● **INPUT**
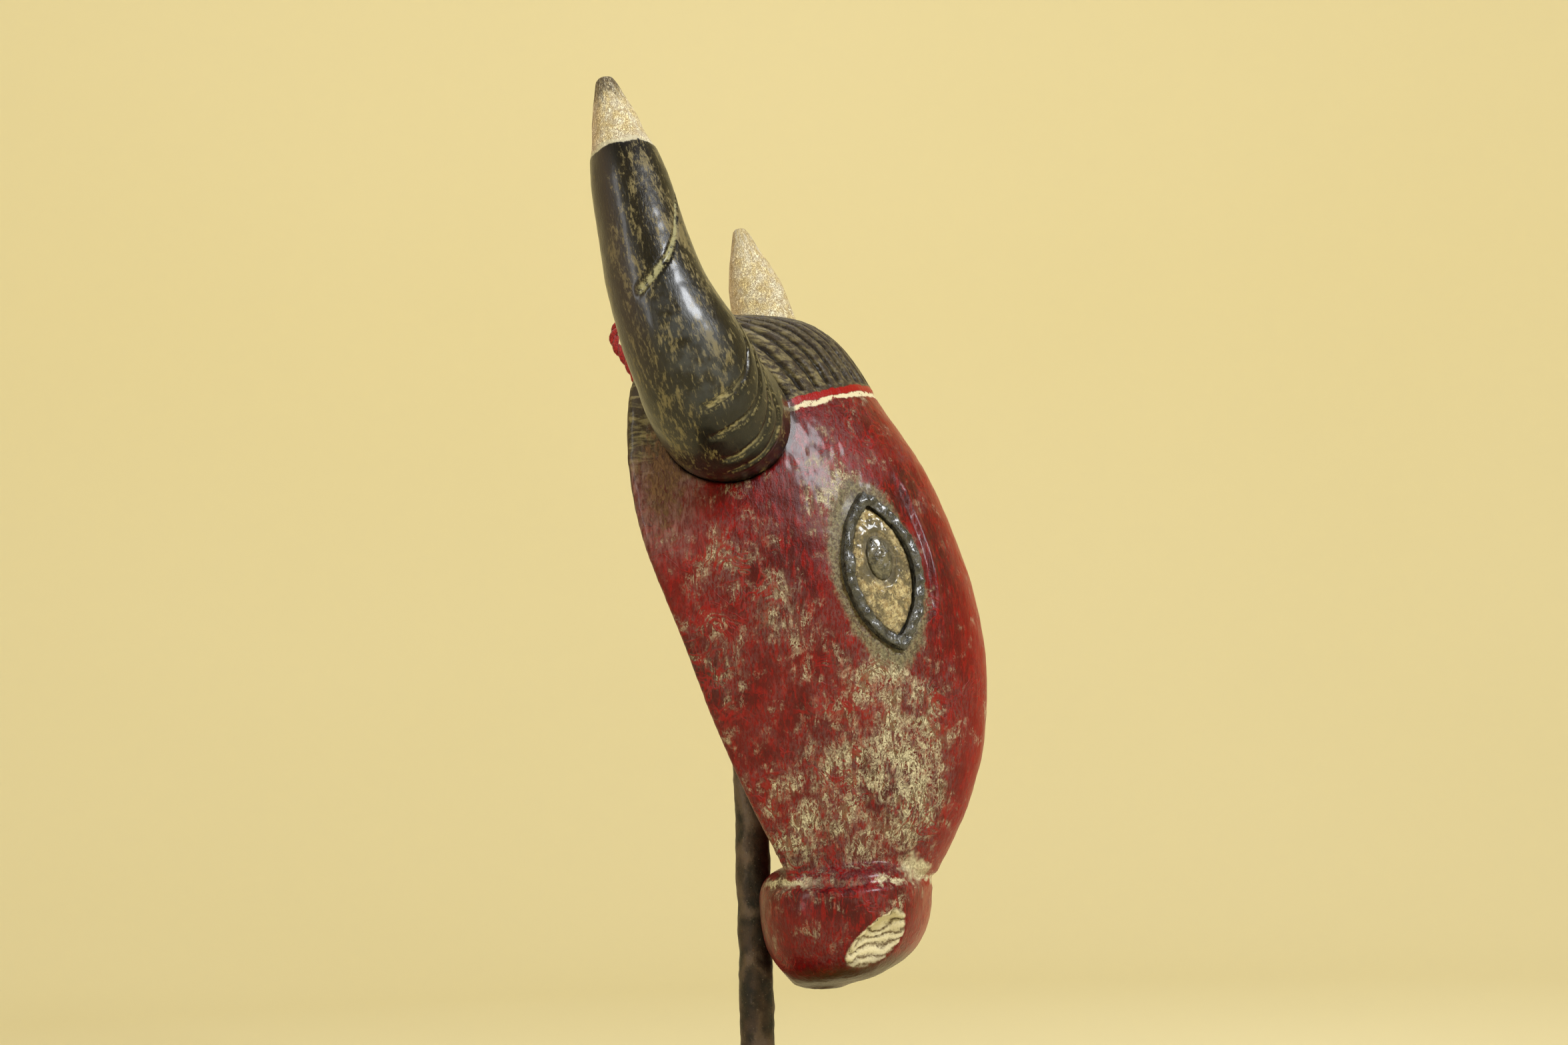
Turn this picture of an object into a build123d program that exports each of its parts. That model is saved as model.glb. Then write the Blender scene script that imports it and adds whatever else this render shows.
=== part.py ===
"""Carved wooden bull-head mask, hung on an iron post with a heavy foot plate.

Millimetres, +Z up. The origin is the middle of the stand's underside, on the post's axis.
The mask faces -Y, so a distance "forward" is a distance along -Y. X runs across the face.
"""
from build123d import *
import math
import os

os.makedirs("parts", exist_ok=True)

# ---- Stand ----
PLATE_WIDTH = 150.0
PLATE_DEPTH = 130.0
PLATE_THICK = 10.0
PLATE_CORNER = 9.0
PLATE_EDGE = 1.2
FELT_THICK = 2.0
FELT_INSET = 2.0
POST_RADIUS = 7.0
COLLAR_RADIUS = 13.0
COLLAR_HEIGHT = 9.0
SCREW_RADIUS = 3.0
SCREW_HEAD_RADIUS = 6.0
SCREW_HEAD_HEIGHT = 3.0
SCREW_GRIP = 18.0
SOCKET_RADIUS = 2.2
SOCKET_DEPTH = 2.2

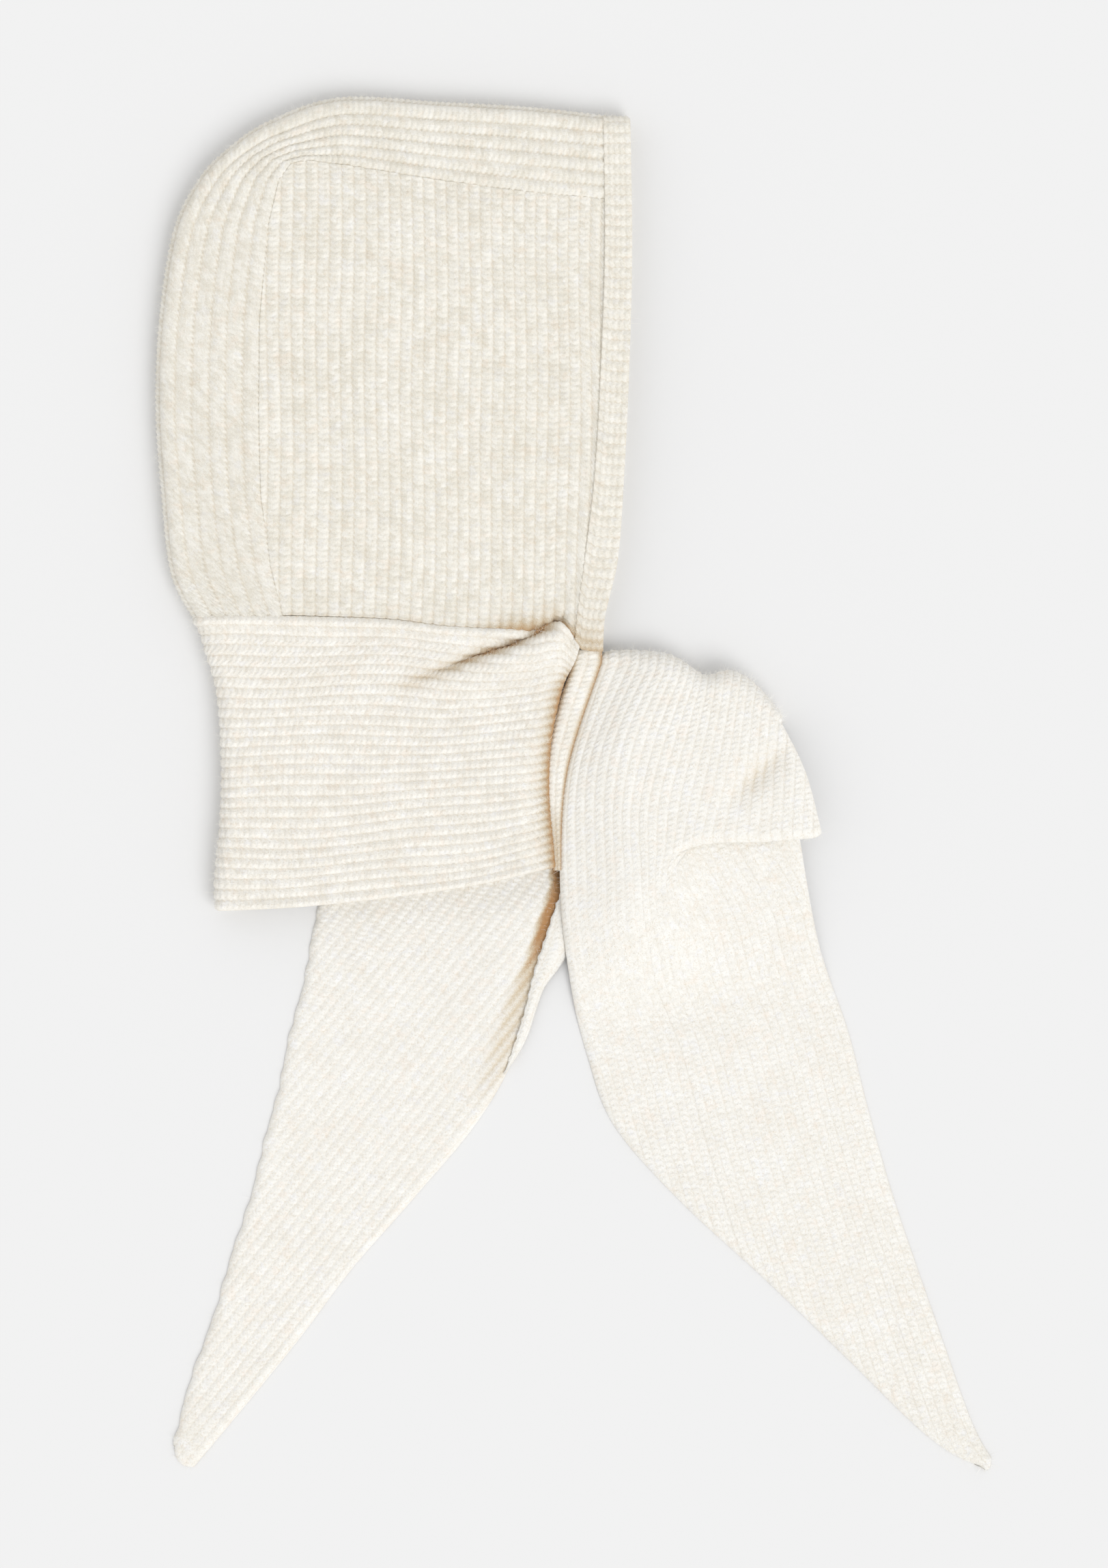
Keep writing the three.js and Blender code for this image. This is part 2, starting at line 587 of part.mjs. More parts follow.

● **TO BE DONE**
Exactly reproduce all of the entries above.

● **EXERCISE OUTPUT**
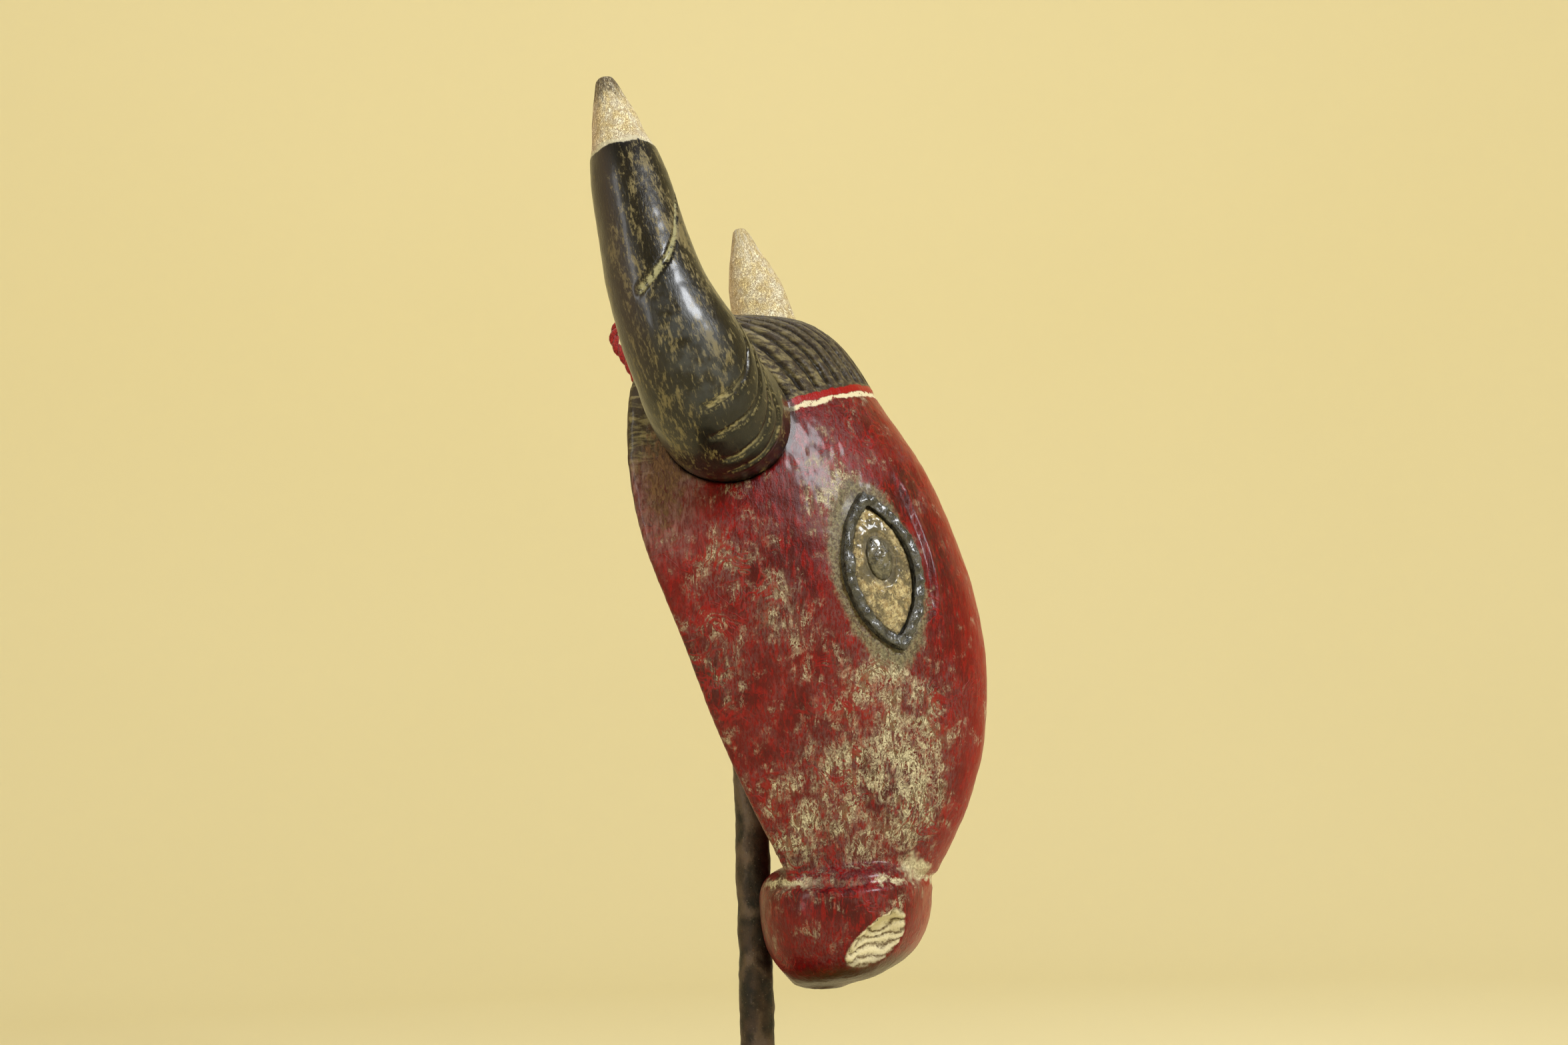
Turn this picture of an object into a build123d program that exports each of its parts. That model is saved as model.glb. Then write the Blender scene script that imports it and adds whatever else this render shows.
=== part.py ===
"""Carved wooden bull-head mask, hung on an iron post with a heavy foot plate.

Millimetres, +Z up. The origin is the middle of the stand's underside, on the post's axis.
The mask faces -Y, so a distance "forward" is a distance along -Y. X runs across the face.
"""
from build123d import *
import math
import os

os.makedirs("parts", exist_ok=True)

# ---- Stand ----
PLATE_WIDTH = 150.0
PLATE_DEPTH = 130.0
PLATE_THICK = 10.0
PLATE_CORNER = 9.0
PLATE_EDGE = 1.2
FELT_THICK = 2.0
FELT_INSET = 2.0
POST_RADIUS = 7.0
COLLAR_RADIUS = 13.0
COLLAR_HEIGHT = 9.0
SCREW_RADIUS = 3.0
SCREW_HEAD_RADIUS = 6.0
SCREW_HEAD_HEIGHT = 3.0
SCREW_GRIP = 18.0
SOCKET_RADIUS = 2.2
SOCKET_DEPTH = 2.2

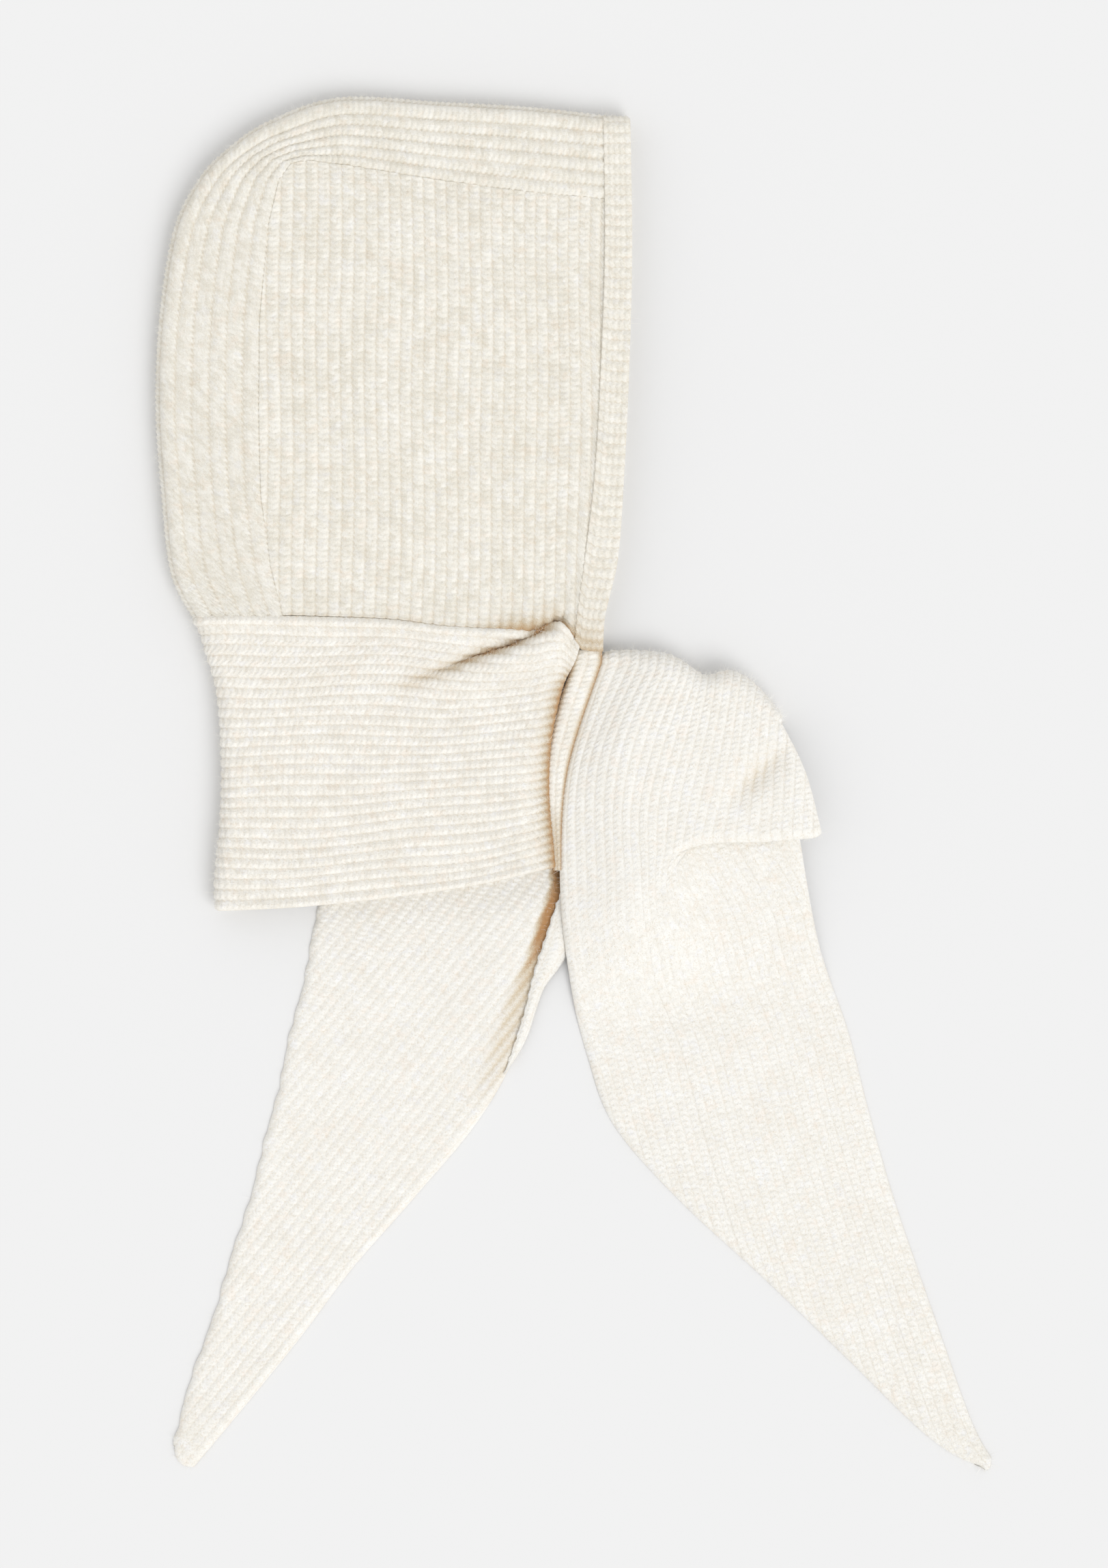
Keep writing the three.js and Blender code for this image. This is part 2, starting at line 587 of part.mjs. More parts follow.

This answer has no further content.